Dielectric metasurfaces for switchable nonlinear optics

Dielectric nanostructures are cherished because of their great potential for low-loss optical devices. Achieving strong optical resonances in dielectric nanostructures is the key to realizing practical dielectric metadevices. In particular, the exploration of new mechanisms for high quality (Q) factor resonances in dielectric architectures provides the basis for actively tunable responses and nonlinearities. In this work, we study the switchable optical responses from dielectric/plasmonic hybrid systems and the nonlinearities in pure dielectric nanostructures supporting optical resonances associated with the bound states in the continuum (BICs). First, we show that, under optical excitations, hybrid metasurfaces based on a dielectric nanoantenna array of active materials (such as silicon (Si) and zinc oxide (ZnO)) on a plasmonic (e.g., silver (Ag)) backplane exhibit broadly tunable topological properties. Accordingly, enormously strong polarization manipulation of near-infrared light in the vicinity of the topological features is observed.
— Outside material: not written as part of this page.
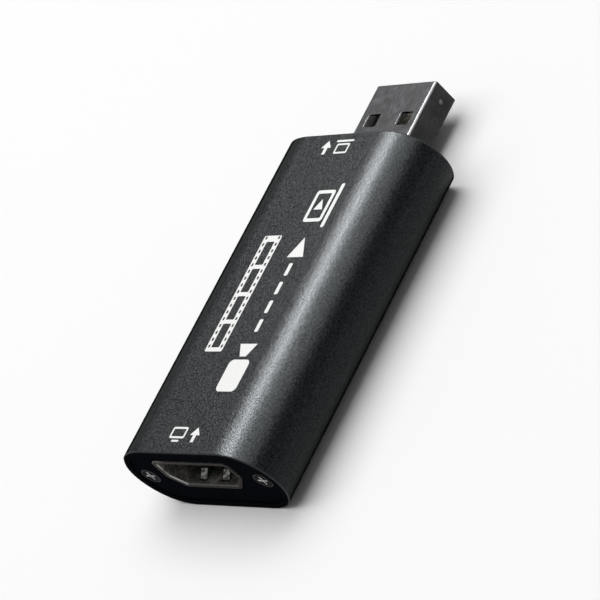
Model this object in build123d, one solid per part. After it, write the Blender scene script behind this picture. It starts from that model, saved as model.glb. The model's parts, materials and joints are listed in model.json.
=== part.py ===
from build123d import *
import math
import os

# A pocket video capture box: a flat-oval aluminium tube closed by two end plates, with one
# circuit board inside. A video socket looks out of one end, and a flat computer plug stands
# out of the other. X is the width, +Y runs towards the plug and +Z is up. The lower flat lies
# on z = 0, and x = y = 0 is the middle of the box with its plug. Sizes are in millimetres.

overrun = 1.0                    # how far any cutting shape runs past what it cuts

# Housing tube
housing_width = 28.6
housing_thickness = 12.6
housing_length = 51.8
housing_wall = 1.0
side_ease = 0.7                  # each round side reaches this much past half the thickness
blend_turn = 14.0                # degrees that the gentle blend beside each flat turns
mouth_bevel = 0.15               # broken edge round both mouths

# Screw rails and board grooves inside the tube
rail_web = 0.73                  # metal between a screw channel and the rail's inner face
rail_roof = 0.9                  # metal above a screw channel
rail_slit = 0.6                  # slit that opens a screw channel to the inside
groove_depth = 1.5
groove_clearance = 0.1           # above and below the board
ledge_thickness = 1.0            # metal below the board

# End plates, set inside the tube's rim
plate_thickness = 1.6
plate_recess = 0.3               # from the tube's rim to the plate's outer face
plate_clearance = 0.08           # round the plate
opening_clearance = 0.12         # round the socket and the plug

# End plate screws
screw_place_share = 0.82         # of the way from the socket's opening to the plate's side
screw_diameter = 1.7
screw_length = 6.0
screw_fit = 0.02                 # between the thread and its channel
screw_point = 0.5
head_diameter = 2.9
head_height = 0.8
head_rim = 0.15
head_clearance = 0.08
recess_span = 1.8
recess_width = 0.42
recess_depth = 0.6
recess_floor_span = 0.8
recess_floor_width = 0.26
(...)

Second, we study the efficient second harmonic generation (SHG) from asymmetric lithium niobate (LN) metasurfaces. Third, based on the large Kerr nonlinearities of silicon, we explore the nonlinear chiroptical response from a planar Si metasurface supporting high Q-factor guided mode resonances (GMRs) at near-infrared wavelengths. Fourth, leveraging the momentum-space polarization vortices observed in photonic structures, we investigate the switchable and nonlinear optical vortex generation from Si photonic crystal slabs. Our work shows that dielectric nanostructures which support high-Q resonances via careful nanoengineering can serve as a transformative platform for active and nonlinear photonics.